● **EXCERPTED DATA**
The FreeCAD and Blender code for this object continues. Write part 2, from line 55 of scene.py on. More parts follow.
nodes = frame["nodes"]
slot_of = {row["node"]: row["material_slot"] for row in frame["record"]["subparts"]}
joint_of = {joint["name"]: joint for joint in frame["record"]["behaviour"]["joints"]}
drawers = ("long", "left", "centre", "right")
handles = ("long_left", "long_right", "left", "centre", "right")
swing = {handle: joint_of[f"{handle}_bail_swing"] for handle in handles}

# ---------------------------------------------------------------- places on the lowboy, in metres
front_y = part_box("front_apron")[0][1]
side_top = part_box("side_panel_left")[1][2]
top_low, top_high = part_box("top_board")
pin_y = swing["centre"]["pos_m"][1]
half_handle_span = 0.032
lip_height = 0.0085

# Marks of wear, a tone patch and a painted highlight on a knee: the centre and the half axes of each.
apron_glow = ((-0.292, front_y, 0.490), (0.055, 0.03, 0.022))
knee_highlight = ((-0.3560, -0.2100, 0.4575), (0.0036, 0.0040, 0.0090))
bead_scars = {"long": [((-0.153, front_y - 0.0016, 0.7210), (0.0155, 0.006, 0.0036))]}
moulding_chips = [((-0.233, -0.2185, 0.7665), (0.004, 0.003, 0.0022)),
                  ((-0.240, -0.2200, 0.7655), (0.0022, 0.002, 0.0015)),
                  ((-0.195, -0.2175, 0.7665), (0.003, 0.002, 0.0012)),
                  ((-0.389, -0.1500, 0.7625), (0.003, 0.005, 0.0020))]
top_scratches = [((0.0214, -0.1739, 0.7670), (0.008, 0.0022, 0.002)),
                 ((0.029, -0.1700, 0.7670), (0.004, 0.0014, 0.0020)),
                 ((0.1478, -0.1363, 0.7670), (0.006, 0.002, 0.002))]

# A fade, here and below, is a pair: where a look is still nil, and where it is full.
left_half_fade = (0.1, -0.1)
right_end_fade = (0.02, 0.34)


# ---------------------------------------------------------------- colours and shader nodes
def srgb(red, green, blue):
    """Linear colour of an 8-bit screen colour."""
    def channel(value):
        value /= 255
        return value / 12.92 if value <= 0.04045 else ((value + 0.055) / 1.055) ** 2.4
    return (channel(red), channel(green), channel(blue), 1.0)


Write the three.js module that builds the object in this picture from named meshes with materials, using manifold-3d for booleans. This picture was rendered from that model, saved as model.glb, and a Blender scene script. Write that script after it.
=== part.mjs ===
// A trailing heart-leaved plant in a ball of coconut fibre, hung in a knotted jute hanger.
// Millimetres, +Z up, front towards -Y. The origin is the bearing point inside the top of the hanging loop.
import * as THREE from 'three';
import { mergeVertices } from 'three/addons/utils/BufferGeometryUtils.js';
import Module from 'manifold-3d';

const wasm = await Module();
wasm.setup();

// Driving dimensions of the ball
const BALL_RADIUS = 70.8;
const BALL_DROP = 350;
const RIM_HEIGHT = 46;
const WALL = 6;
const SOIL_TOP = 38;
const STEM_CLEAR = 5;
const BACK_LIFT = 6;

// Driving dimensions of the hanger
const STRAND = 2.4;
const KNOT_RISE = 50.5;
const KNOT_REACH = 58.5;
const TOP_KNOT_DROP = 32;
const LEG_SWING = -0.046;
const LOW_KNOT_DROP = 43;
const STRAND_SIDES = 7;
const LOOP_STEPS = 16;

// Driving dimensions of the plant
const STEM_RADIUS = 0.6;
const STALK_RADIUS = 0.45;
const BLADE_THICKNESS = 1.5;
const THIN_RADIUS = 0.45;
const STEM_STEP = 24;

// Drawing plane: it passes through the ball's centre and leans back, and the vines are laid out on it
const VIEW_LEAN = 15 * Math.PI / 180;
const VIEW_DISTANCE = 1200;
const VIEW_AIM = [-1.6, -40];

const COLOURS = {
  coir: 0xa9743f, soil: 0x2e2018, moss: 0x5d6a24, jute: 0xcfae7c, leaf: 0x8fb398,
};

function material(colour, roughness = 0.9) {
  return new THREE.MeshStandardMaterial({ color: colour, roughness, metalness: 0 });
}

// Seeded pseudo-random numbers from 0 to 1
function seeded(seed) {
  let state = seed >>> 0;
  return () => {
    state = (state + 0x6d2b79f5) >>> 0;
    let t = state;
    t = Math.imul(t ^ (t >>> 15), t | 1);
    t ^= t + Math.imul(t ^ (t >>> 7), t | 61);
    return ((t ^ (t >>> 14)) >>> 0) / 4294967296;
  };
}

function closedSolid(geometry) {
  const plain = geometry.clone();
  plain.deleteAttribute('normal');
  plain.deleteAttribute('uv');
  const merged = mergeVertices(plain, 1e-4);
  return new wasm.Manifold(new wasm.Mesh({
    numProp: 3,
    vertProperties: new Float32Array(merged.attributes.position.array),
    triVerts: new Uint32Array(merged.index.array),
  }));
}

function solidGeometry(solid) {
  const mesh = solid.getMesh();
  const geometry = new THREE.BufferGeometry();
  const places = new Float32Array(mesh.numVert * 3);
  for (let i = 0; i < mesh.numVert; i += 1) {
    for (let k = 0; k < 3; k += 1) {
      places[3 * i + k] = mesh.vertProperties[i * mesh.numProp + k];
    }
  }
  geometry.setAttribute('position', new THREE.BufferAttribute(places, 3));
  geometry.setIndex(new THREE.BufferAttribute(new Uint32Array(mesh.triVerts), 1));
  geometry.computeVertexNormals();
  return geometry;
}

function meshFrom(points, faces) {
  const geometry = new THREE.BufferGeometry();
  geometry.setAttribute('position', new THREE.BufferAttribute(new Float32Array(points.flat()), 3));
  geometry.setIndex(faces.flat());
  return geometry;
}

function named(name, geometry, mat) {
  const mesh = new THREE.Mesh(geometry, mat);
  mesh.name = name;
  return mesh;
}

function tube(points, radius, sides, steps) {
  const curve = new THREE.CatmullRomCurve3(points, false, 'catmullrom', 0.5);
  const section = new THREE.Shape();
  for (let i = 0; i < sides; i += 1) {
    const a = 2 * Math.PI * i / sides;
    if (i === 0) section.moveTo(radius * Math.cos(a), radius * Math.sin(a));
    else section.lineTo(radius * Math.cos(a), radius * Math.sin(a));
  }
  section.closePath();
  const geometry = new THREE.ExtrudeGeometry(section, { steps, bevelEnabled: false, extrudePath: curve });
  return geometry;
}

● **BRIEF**
Repeat each record exactly, leaving nothing out.

● **EXERCISE RESPONSE**
The FreeCAD and Blender code for this object continues. Write part 2, from line 55 of scene.py on. More parts follow.
nodes = frame["nodes"]
slot_of = {row["node"]: row["material_slot"] for row in frame["record"]["subparts"]}
joint_of = {joint["name"]: joint for joint in frame["record"]["behaviour"]["joints"]}
drawers = ("long", "left", "centre", "right")
handles = ("long_left", "long_right", "left", "centre", "right")
swing = {handle: joint_of[f"{handle}_bail_swing"] for handle in handles}

# ---------------------------------------------------------------- places on the lowboy, in metres
front_y = part_box("front_apron")[0][1]
side_top = part_box("side_panel_left")[1][2]
top_low, top_high = part_box("top_board")
pin_y = swing["centre"]["pos_m"][1]
half_handle_span = 0.032
lip_height = 0.0085

# Marks of wear, a tone patch and a painted highlight on a knee: the centre and the half axes of each.
apron_glow = ((-0.292, front_y, 0.490), (0.055, 0.03, 0.022))
knee_highlight = ((-0.3560, -0.2100, 0.4575), (0.0036, 0.0040, 0.0090))
bead_scars = {"long": [((-0.153, front_y - 0.0016, 0.7210), (0.0155, 0.006, 0.0036))]}
moulding_chips = [((-0.233, -0.2185, 0.7665), (0.004, 0.003, 0.0022)),
                  ((-0.240, -0.2200, 0.7655), (0.0022, 0.002, 0.0015)),
                  ((-0.195, -0.2175, 0.7665), (0.003, 0.002, 0.0012)),
                  ((-0.389, -0.1500, 0.7625), (0.003, 0.005, 0.0020))]
top_scratches = [((0.0214, -0.1739, 0.7670), (0.008, 0.0022, 0.002)),
                 ((0.029, -0.1700, 0.7670), (0.004, 0.0014, 0.0020)),
                 ((0.1478, -0.1363, 0.7670), (0.006, 0.002, 0.002))]

# A fade, here and below, is a pair: where a look is still nil, and where it is full.
left_half_fade = (0.1, -0.1)
right_end_fade = (0.02, 0.34)


# ---------------------------------------------------------------- colours and shader nodes
def srgb(red, green, blue):
    """Linear colour of an 8-bit screen colour."""
    def channel(value):
        value /= 255
        return value / 12.92 if value <= 0.04045 else ((value + 0.055) / 1.055) ** 2.4
    return (channel(red), channel(green), channel(blue), 1.0)


Write the three.js module that builds the object in this picture from named meshes with materials, using manifold-3d for booleans. This picture was rendered from that model, saved as model.glb, and a Blender scene script. Write that script after it.
=== part.mjs ===
// A trailing heart-leaved plant in a ball of coconut fibre, hung in a knotted jute hanger.
// Millimetres, +Z up, front towards -Y. The origin is the bearing point inside the top of the hanging loop.
import * as THREE from 'three';
import { mergeVertices } from 'three/addons/utils/BufferGeometryUtils.js';
import Module from 'manifold-3d';

const wasm = await Module();
wasm.setup();

// Driving dimensions of the ball
const BALL_RADIUS = 70.8;
const BALL_DROP = 350;
const RIM_HEIGHT = 46;
const WALL = 6;
const SOIL_TOP = 38;
const STEM_CLEAR = 5;
const BACK_LIFT = 6;

// Driving dimensions of the hanger
const STRAND = 2.4;
const KNOT_RISE = 50.5;
const KNOT_REACH = 58.5;
const TOP_KNOT_DROP = 32;
const LEG_SWING = -0.046;
const LOW_KNOT_DROP = 43;
const STRAND_SIDES = 7;
const LOOP_STEPS = 16;

// Driving dimensions of the plant
const STEM_RADIUS = 0.6;
const STALK_RADIUS = 0.45;
const BLADE_THICKNESS = 1.5;
const THIN_RADIUS = 0.45;
const STEM_STEP = 24;

// Drawing plane: it passes through the ball's centre and leans back, and the vines are laid out on it
const VIEW_LEAN = 15 * Math.PI / 180;
const VIEW_DISTANCE = 1200;
const VIEW_AIM = [-1.6, -40];

const COLOURS = {
  coir: 0xa9743f, soil: 0x2e2018, moss: 0x5d6a24, jute: 0xcfae7c, leaf: 0x8fb398,
};

function material(colour, roughness = 0.9) {
  return new THREE.MeshStandardMaterial({ color: colour, roughness, metalness: 0 });
}

// Seeded pseudo-random numbers from 0 to 1
function seeded(seed) {
  let state = seed >>> 0;
  return () => {
    state = (state + 0x6d2b79f5) >>> 0;
    let t = state;
    t = Math.imul(t ^ (t >>> 15), t | 1);
    t ^= t + Math.imul(t ^ (t >>> 7), t | 61);
    return ((t ^ (t >>> 14)) >>> 0) / 4294967296;
  };
}

function closedSolid(geometry) {
  const plain = geometry.clone();
  plain.deleteAttribute('normal');
  plain.deleteAttribute('uv');
  const merged = mergeVertices(plain, 1e-4);
  return new wasm.Manifold(new wasm.Mesh({
    numProp: 3,
    vertProperties: new Float32Array(merged.attributes.position.array),
    triVerts: new Uint32Array(merged.index.array),
  }));
}

function solidGeometry(solid) {
  const mesh = solid.getMesh();
  const geometry = new THREE.BufferGeometry();
  const places = new Float32Array(mesh.numVert * 3);
  for (let i = 0; i < mesh.numVert; i += 1) {
    for (let k = 0; k < 3; k += 1) {
      places[3 * i + k] = mesh.vertProperties[i * mesh.numProp + k];
    }
  }
  geometry.setAttribute('position', new THREE.BufferAttribute(places, 3));
  geometry.setIndex(new THREE.BufferAttribute(new Uint32Array(mesh.triVerts), 1));
  geometry.computeVertexNormals();
  return geometry;
}

function meshFrom(points, faces) {
  const geometry = new THREE.BufferGeometry();
  geometry.setAttribute('position', new THREE.BufferAttribute(new Float32Array(points.flat()), 3));
  geometry.setIndex(faces.flat());
  return geometry;
}

function named(name, geometry, mat) {
  const mesh = new THREE.Mesh(geometry, mat);
  mesh.name = name;
  return mesh;
}

function tube(points, radius, sides, steps) {
  const curve = new THREE.CatmullRomCurve3(points, false, 'catmullrom', 0.5);
  const section = new THREE.Shape();
  for (let i = 0; i < sides; i += 1) {
    const a = 2 * Math.PI * i / sides;
    if (i === 0) section.moveTo(radius * Math.cos(a), radius * Math.sin(a));
    else section.lineTo(radius * Math.cos(a), radius * Math.sin(a));
  }
  section.closePath();
  const geometry = new THREE.ExtrudeGeometry(section, { steps, bevelEnabled: false, extrudePath: curve });
  return geometry;
}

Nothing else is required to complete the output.